Generative Neural Articulated Radiance Fields

Authors: Alexander Bergman, Petr Kellnhofer, Wang Yifan, Eric Chan, David Lindell, Gordon Wetzstein

NeurIPS 2022 | Venue PDF | Archive PDF | Plain Text | LLM Run Details

Reproducibility Variable Result LLM Response
Research Type Experimental We propose a solution to these challenges by developing a 3D GAN framework that learns to generate radiance fields of human bodies or faces in a canonical pose and warp them using an explicit deformation field into a desired body pose or facial expression. Using our framework, we demonstrate the first high-quality radiance field generation results for human bodies. Moreover, we show that our deformation-aware training procedure significantly improves the quality of generated bodies or faces when editing their poses or facial expressions compared to a 3D GAN that is not trained with explicit deformations. We first evaluate the proposed deformation field by overfitting a single representation on a single dynamic full body scene. Then we apply this deformation method in a GAN training pipeline for both bodies (AIST++ [23] and SURREAL [120]) and faces (FFHQ) [104].

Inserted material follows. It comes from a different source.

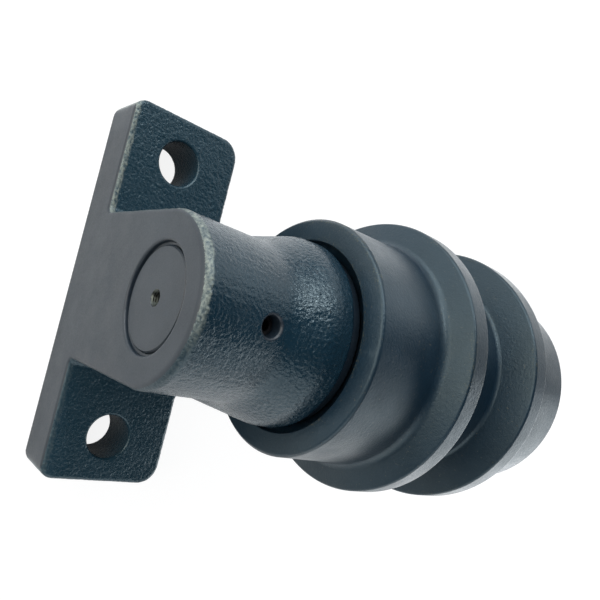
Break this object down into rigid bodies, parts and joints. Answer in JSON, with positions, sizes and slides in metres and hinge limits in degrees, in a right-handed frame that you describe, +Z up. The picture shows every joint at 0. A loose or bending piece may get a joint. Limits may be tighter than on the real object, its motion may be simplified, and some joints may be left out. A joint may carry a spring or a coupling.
{
  "type": "track roller",
  "caption": "Cantilevered track carrier roller with tapered guide flanges, turning on a sealed, oil-filled shaft held in a cast bolt-down bracket",
  "frame": {"origin": "midway between the two mounting bolt axes, on the bracket's flat mounting face", "axes": "+X from bolt to bolt, +Y along the roller's shaft from the bracket's end face towards the roller, +Z up, away from the track frame"},
  "size_m": [0.2196, 0.26, 0.1863],
  "materials": {
    "bracket_paint": "satin near-black paint over a rough casting, machined end face",
    "roller_paint": "satin near-black paint over turned steel",
    "shaft_paint": "thin satin black paint on the turned end face, ground steel journal",
    "spring_steel": "dark oiled spring steel",
    "seal_rubber": "moulded nitrile",
    "lapped_iron": "hard cast iron with a lapped face",
    "plate_steel": "turned steel",
    "fastener_steel": "black oxide fasteners",
    "bush_bronze": "bored bronze",
    "copper_washer": "soft copper"
  },
  "bodies": {
    "support": {"bracket": "bracket_paint", "shaft": "shaft_paint", "shaft_lock_pin": "spring_steel", "shaft_o_ring": "seal_rubber", "fixed_seal_ring": "lapped_iron", "fixed_toric_ring": "seal_rubber", "retaining_plate": "plate_steel", "plate_washers": "fastener_steel", "plate_bolts": "fastener_steel"},
    "roller": {"roller_shell": "roller_paint", "inner_bush": "bush_bronze", "outer_bush": "bush_bronze", "rotating_seal_ring": "lapped_iron", "rotating_toric_ring": "seal_rubber", "end_cover": "roller_paint", "cover_o_ring": "seal_rubber", "cover_washers": "fastener_steel", "cover_bolts": "fastener_steel", "oil_plug": "fastener_steel", "oil_plug_washer": "copper_washer"}
  },
  "joints": [
    {"name": "roller_spin", "type": "hinge", "parent": "support", "child": "roller", "pos_m": [0, 0.136, 0.108], "axis": [0, 1, 0], "continuous": true}
  ]
}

Researcher Affiliation Academia Alexander W. Bergman Stanford University EMAIL Petr Kellnhofer TU Delft EMAIL Wang Yifan Stanford University EMAIL Eric R. Chan Stanford University EMAIL David B. Lindell University of Toronto Vector Institute EMAIL Gordon Wetzstein Stanford University EMAIL
Pseudocode No The paper describes methods in text and uses diagrams, but does not include any sections or figures explicitly labeled 'Pseudocode' or 'Algorithm', nor are there structured step-by-step procedures formatted like code.
Open Source Code No In the ethics checklist (3.a), the authors state: 'Did you include the code, data, and instructions needed to reproduce the main experimental results (either in the supplemental material or as a URL)? [No] We plan to release the code completely, but have not yet with submission.'
Open Datasets Yes AIST++ is a large dataset consisting of 10.1M images capturing 30 performers in dance motion. Each frame is annotated with a ground truth camera and fitted SMPL body model. SURREAL contains 6M images of synthetic humans created using SMPL body models in various poses rendered in indoor scenes. FFHQ is a large dataset of high-resolution images of human faces collected from Flickr. All images have licenses that allow free use, redistribution, and adaptation for non-commencial use.

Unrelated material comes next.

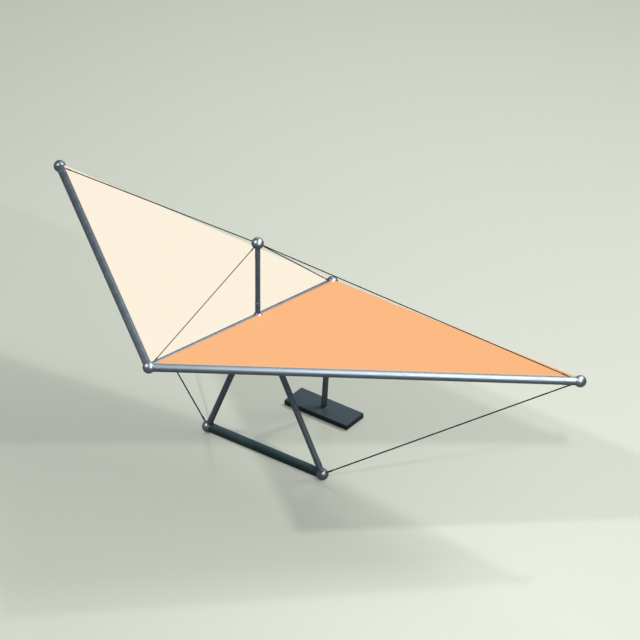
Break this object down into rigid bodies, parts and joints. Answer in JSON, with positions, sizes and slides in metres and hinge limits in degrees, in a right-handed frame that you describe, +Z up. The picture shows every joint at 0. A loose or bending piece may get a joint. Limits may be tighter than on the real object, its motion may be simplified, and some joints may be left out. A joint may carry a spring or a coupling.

Dataset Splits Yes We select a multi-view video sequence from the AIST++ dataset [23] and optimize tri-plane features in the canonical pose using a subset of the views and frames for supervision. We then evaluate the quality of the estimated radiance field warped into these training views and poses but also into held-out test views and poses. AIST++. AIST++ is a challenging dataset as the body poses are extremely diverse. We collect 30 frames per video as our training data after filtering out frames whose camera distance is above a threshold or the human bounding box is partially outside the image. Then we extract the human body by cropping a 600 × 600 patch centered at the pelvis joint, and resize these frames to 256 × 256.
Hardware Specification Yes The timings are measured to deform a single feature volume on an RTX3090 graphics processing unit.
Software Dependencies No The paper mentions software tools like 'Open3D library [122]', 'MMPose Project [125]', and 'DECA [128]' but does not specify their version numbers, which is required for reproducible software dependencies.
Experiment Setup Yes Training details and hyper-parameters are discussed in the supplement. Rather than initializing our network weights randomly, we begin training from a pre-trained EG3D [1] model. Fine-tuning allows for quicker convergence and saves computational resources during training. Similarly to AIST++, we use transfer learning from a pre-trained EG3D model at the appropriate resolution.